Here’s what that looks like:

step01

Step 0: Writing E2E tests

In situations like this, I used to resort to writing a couple of E2E tests that simulate a ParaBank user logging in to the system, filling in the loan application form and submitting it using various different input values, and verifying the corresponding result on screen.

I still see many teams do the exact same thing, either because they don’t know any better, or because there is some kind of belief that ‘if we don’t see it work in the UI, we don’t believe or trust our tests’.

Such a test, written with a tool like Selenium or Playwright, might look something like this:

[TestCase(10000, 1000, 12345, "Approved")]
[TestCase(10000, 100, 12345, "Denied")]
[TestCase(50000, 1000, 12345, "Denied")]
public void ApplyForLoan_CheckResult_ShouldEqualExpectations
    (int loanAmount, int downPayment, int fromAccount, string expectedResult)
{
    new LoginPage(this.driver)
        .LoginAs("john", "demo");

    new AccountOverviewPage(this.driver)
        .SelectMenuItem("Request Loan");

    var rlp = new RequestLoanPage(this.driver);

    rlp.SubmitLoanRequest(loanAmount, downPayment, fromAccount);

    Assert.That(rlp.GetLoanApplicationResult(), Is.EqualTo(expectedResult));
}

and the scope of this test can be visualized like this:

step02

While having tests like this might seem like a good idea, there are several problems with E2E tests that you will face at some point:

  • Writing these tests takes a long time - E2E test code is actually the hardest form of automation there is, which is why I still think it is weird that so many people start their automation learning journey with tools like Selenium or Playwright
  • Executing these tests takes a long time - Starting and stopping browsers, loading websites, communicating with third party systems, it all adds up
  • Pinpointing failures in these tests takes a long time - Because there are so many moving parts, it is often hard to find the root cause of a test failure, and this root cause is more likely to be found in the test itself rather than in the application code that is tested

Also, writing and running these E2E tests typically only happens at very late stages in the development cycle, since it requires all components and services to be available for testing, which goes against the wish of many teams to get fast feedback on their development efforts.

So, let’s start improving this test step by step by breaking it down into smaller pieces that are easier to write and quicker to run.

Step 1: Separating the frontend tests from the rest

In their current state, our E2E tests are verifying multiple things all at the same time.

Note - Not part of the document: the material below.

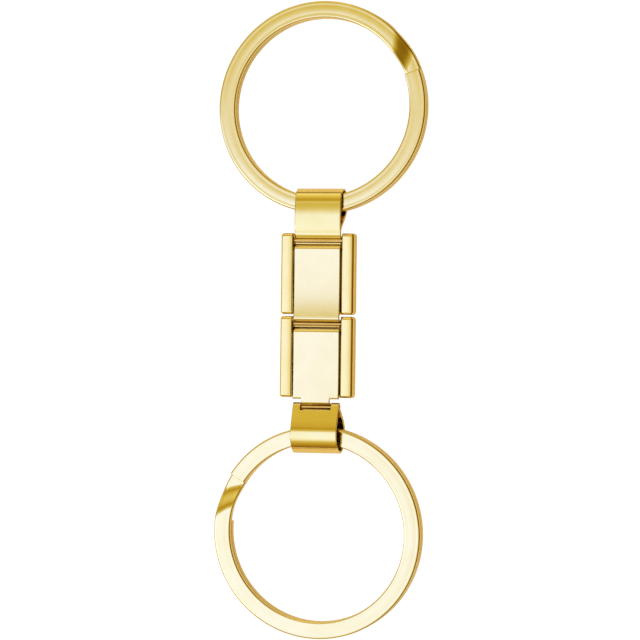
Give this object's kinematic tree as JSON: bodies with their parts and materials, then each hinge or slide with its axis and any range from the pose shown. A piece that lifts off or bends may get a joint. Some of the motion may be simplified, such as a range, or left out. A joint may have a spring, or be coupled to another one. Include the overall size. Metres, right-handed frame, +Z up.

This is generally a bad idea, as it makes it harder to pinpoint the root cause of an issue in case of test failures. Let’s start breaking down our test by making a distinction between

‘Can a user see the loan application result in their browser?’

and

‘Is the submitted loan application processed correctly and does the loan application result match our expectations?’

When we make this distinction, the scope of our tests now looks like this:

step1

We have unit / component tests for our frontend, with calls to the API mocked by your testing library of choice, and the API calls that now drive our tests for the backend can be written using tools like Postman or libraries like RestAssured.Net.

This is a definite improvement over our original E2E tests, but there are still some problems left to be solved:

  • Our API-driven backend test still involves several layers and components
  • Compared to our previous E2E test, we’ve lost the testing of the integration between our frontend (now tested in isolation) and the ParaBank backend

This means we’ve got some more work to do!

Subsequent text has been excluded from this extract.